---------- INFORMATION SUPPLIED ----------

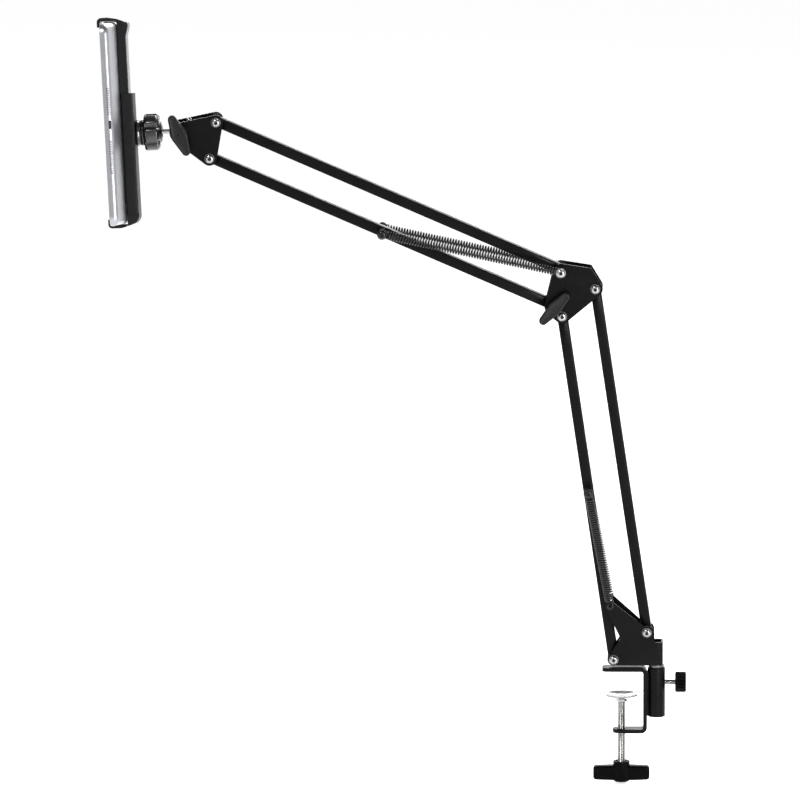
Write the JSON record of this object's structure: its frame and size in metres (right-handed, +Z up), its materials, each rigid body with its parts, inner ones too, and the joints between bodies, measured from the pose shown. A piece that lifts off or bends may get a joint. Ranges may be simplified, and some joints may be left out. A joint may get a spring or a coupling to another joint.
{
  "type": "tablet prompter arm",
  "caption": "Spring-balanced scissor arm on a desk clamp, with a ball-jointed holder that carries a tablet as a prompter screen.",
  "frame": {"origin": "on the clamp screw's axis, on the underside of the clamp's top jaw", "axes": "+Z up, the arm folds in the XZ plane and reaches towards -X, and -Y is the side with the bolt heads and wing knobs"},
  "size_m": [0.5895, 0.3083, 0.7917],
  "materials": {
    "black_paint": "semi-gloss powder coat",
    "black_plastic": "finely textured moulding",
    "gloss_plastic": "polished moulding",
    "chrome": "bright plating",
    "dark_steel": "dull plated steel",
    "spring_steel": "blackened wire",
    "rubber": "soft matt",
    "aluminium": "bead-blasted and anodised",
    "black_glass": "polished, black behind",
    "display": "dark panel",
    "battery": "foil pouch",
    "board": "green laminate"
  },
  "bodies": {
    "clamp": {"clamp_bracket": "black_paint", "socket_tube": "black_paint"},
    "pressure_pad": {"pressure_disc": "chrome"},
    "screw": {"clamp_screw": "chrome", "clamp_handle": "black_plastic"},
    "thumbscrew": {"thumbscrew_shank": "dark_steel", "thumbscrew_knob": "black_plastic"},
    "base": {"base_bracket": "black_paint", "base_pin": "dark_steel", "base_bolt_left": "chrome", "base_bolt_right": "chrome"},
    "lower_left_bar": {"lower_left_tube": "black_paint", "lower_spring_stud": "dark_steel", "lower_spring_front": "spring_steel", "lower_spring_rear": "spring_steel"},
    "lower_right_bar": {"lower_right_tube": "black_paint"},
    "elbow": {"elbow_plate_front": "black_paint", "elbow_plate_rear": "black_paint", "elbow_bolt_left": "chrome", "elbow_bolt_right": "chrome", "elbow_anchor_bolt": "chrome", "elbow_clamp_bolt": "dark_steel"},
    "elbow_wing_knob": {"elbow_knob": "black_plastic"},
    "upper_bottom_bar": {"upper_bottom_tube": "black_paint", "upper_spring_stud": "dark_steel", "upper_spring_front": "spring_steel", "upper_spring_rear": "spring_steel"},
    "upper_top_bar": {"upper_top_tube": "black_paint"},
    "head": {"head_plate_front": "black_paint", "head_plate_rear": "black_paint", "head_bolt_top": "chrome", "head_bolt_bottom": "chrome", "head_clamp_bolt": "dark_steel"},
    "head_wing_knob": {"head_knob": "black_plastic"},
    "tilt": {"tilt_block": "black_paint", "tilt_block_screw": "chrome", "ball_stud": "chrome"},
    "cup": {"ball_cup": "black_plastic"},
    "socket": {"socket_housing": "gloss_plastic", "pivot_screw": "dark_steel"},
    "lock": {"lock_ring": "gloss_plastic"},
    "holder": {"holder_body": "black_plastic", "lower_jaw_pad": "rubber", "back_pad_front": "rubber", "back_pad_rear": "rubber", "holder_spring": "spring_steel", "tablet_shell": "aluminium", "tablet_glass": "black_glass", "tablet_display": "display", "tablet_battery": "battery", "tablet_board": "board", "charge_port": "dark_steel", "tablet_camera": "black_glass"},
    "jaw": {"upper_jaw": "gloss_plastic", "upper_jaw_pad": "rubber"},
    "power": {"power_button": "aluminium"},
    "volume": {"volume_rocker": "aluminium"}
  },
  "joints": [
    {"name": "screw_turn", "type": "hinge", "parent": "pressure_pad", "child": "screw", "pos_m": [0, 0, -0.09], "axis": [0, 0, 1], "range_deg": [-7200, 6120]},
    {"name": "pad_travel", "type": "slide", "parent": "clamp", "child": "pressure_pad", "axis": [0, 0, 1], "range_m": [-0.0251, 0.0214]},
    {"name": "thumbscrew_turn", "type": "hinge", "parent": "clamp", "child": "thumbscrew", "pos_m": [0.0537, 0, -0.0117], "axis": [1, 0, 0], "continuous": true},
    {"name": "arm_swivel", "type": "hinge", "parent": "clamp", "child": "base", "pos_m": [0.03495, 0, 0], "axis": [0, 0, 1], "continuous": true},
    {"name": "lower_fold", "type": "hinge", "parent": "base", "child": "lower_left_bar", "pos_m": [-0.0078, 0, 0.0128], "axis": [0, 1, 0], "range_deg": [-50, 25], "deforming": ["lower_spring_front", "lower_spring_rear"]},
    {"name": "lower_link", "type": "hinge", "parent": "base", "child": "lower_right_bar", "pos_m": [0.0253, 0, 0.0406], "axis": [0, 1, 0], "range_deg": [-50, 25]},
    {"name": "elbow_level", "type": "hinge", "parent": "lower_left_bar", "child": "elbow", "pos_m": [-0.0598, 0, 0.3634], "axis": [0, 1, 0], "range_deg": [-25, 50]},
    {"name": "upper_fold", "type": "hinge", "parent": "elbow", "child": "upper_bottom_bar", "pos_m": [-0.0674, 0, 0.3729], "axis": [0, 1, 0], "range_deg": [-50, 35], "deforming": ["upper_spring_front", "upper_spring_rear"]},
    {"name": "upper_link", "type": "hinge", "parent": "elbow", "child": "upper_top_bar", "pos_m": [-0.0611, 0, 0.4095], "axis": [0, 1, 0], "range_deg": [-50, 35]},
    {"name": "head_level", "type": "hinge", "parent": "upper_bottom_bar", "child": "head", "pos_m": [-0.412, 0, 0.5233], "axis": [0, 1, 0], "range_deg": [-35, 50]},
    {"name": "elbow_knob_turn", "type": "hinge", "parent": "elbow", "child": "elbow_wing_knob", "pos_m": [-0.0674, 0, 0.3729], "axis": [0, 1, 0], "continuous": true},
    {"name": "head_knob_turn", "type": "hinge", "parent": "head", "child": "head_wing_knob", "pos_m": [-0.442, 0, 0.5492], "axis": [0, 1, 0], "continuous": true},
    {"name": "head_tilt", "type": "hinge", "parent": "head", "child": "tilt", "pos_m": [-0.442, 0, 0.5492], "axis": [0, 1, 0], "range_deg": [-40, 60]},
    {"name": "ball_pitch", "type": "hinge", "parent": "tilt", "child": "cup", "pos_m": [-0.468, 0, 0.548], "axis": [0, 1, 0], "range_deg": [-14, 14]},
    {"name": "ball_yaw", "type": "hinge", "parent": "cup", "child": "socket", "pos_m": [-0.468, 0, 0.548], "axis": [-0.0628, 0, 0.998], "range_deg": [-14, 14]},
    {"name": "lock_ring_turn", "type": "hinge", "parent": "socket", "child": "lock", "pos_m": [-0.468, 0, 0.548], "axis": [0.9975, -0.0332, 0.0628], "range_deg": [-10, 180]},
    {"name": "holder_roll", "type": "hinge", "parent": "socket", "child": "holder", "pos_m": [-0.468, 0, 0.548], "axis": [0.9975, -0.0332, 0.0628], "range_deg": [-90, 90]},
    {"name": "jaw_slide", "type": "slide", "parent": "holder", "child": "jaw", "axis": [-0.0557, 0.1821, 0.9817], "range_m": [0, 0.012], "stiffness_N_per_m": 200, "springref_m": -0.03, "deforming": ["holder_spring"]},
    {"name": "power_press", "type": "slide", "parent": "holder", "child": "power", "axis": [-0.044, -0.9827, 0.1798], "range_m": [0, 0.0004], "stiffness_N_per_m": 1500, "springref_m": -0.0004},
    {"name": "volume_press", "type": "slide", "parent": "holder", "child": "volume", "axis": [0.0557, -0.1821, -0.9817], "range_m": [0, 0.0004], "stiffness_N_per_m": 1500, "springref_m": -0.0004}
  ],
  "couplings": [
    {"joint": "pad_travel", "follows": "screw_turn", "m_per_rad": 0.00019894},
    {"joint": "lower_link", "follows": "lower_fold", "ratio": 1},
    {"joint": "elbow_level", "follows": "lower_fold", "ratio": -1},
    {"joint": "upper_link", "follows": "upper_fold", "ratio": 1},
    {"joint": "head_level", "follows": "upper_fold", "ratio": -1}
  ]
}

----------

▸ **WHAT IS REQUIRED**
In the listing, find all lines with the string "frame" and copy them.

▸ **FINAL RESULT**
Write the JSON record of this object's structure: its frame and size in metres (right-handed, +Z up), its materials, each rigid body with its parts, inner ones too, and the joints between bodies, measured from the pose shown. A piece that lifts off or bends may get a joint. Ranges may be simplified, and some joints may be left out. A joint may get a spring or a coupling to another joint.
  "frame": {"origin": "on the clamp screw's axis, on the underside of the clamp's top jaw", "axes": "+Z up, the arm folds in the XZ plane and reaches towards -X, and -Y is the side with the bolt heads and wing knobs"},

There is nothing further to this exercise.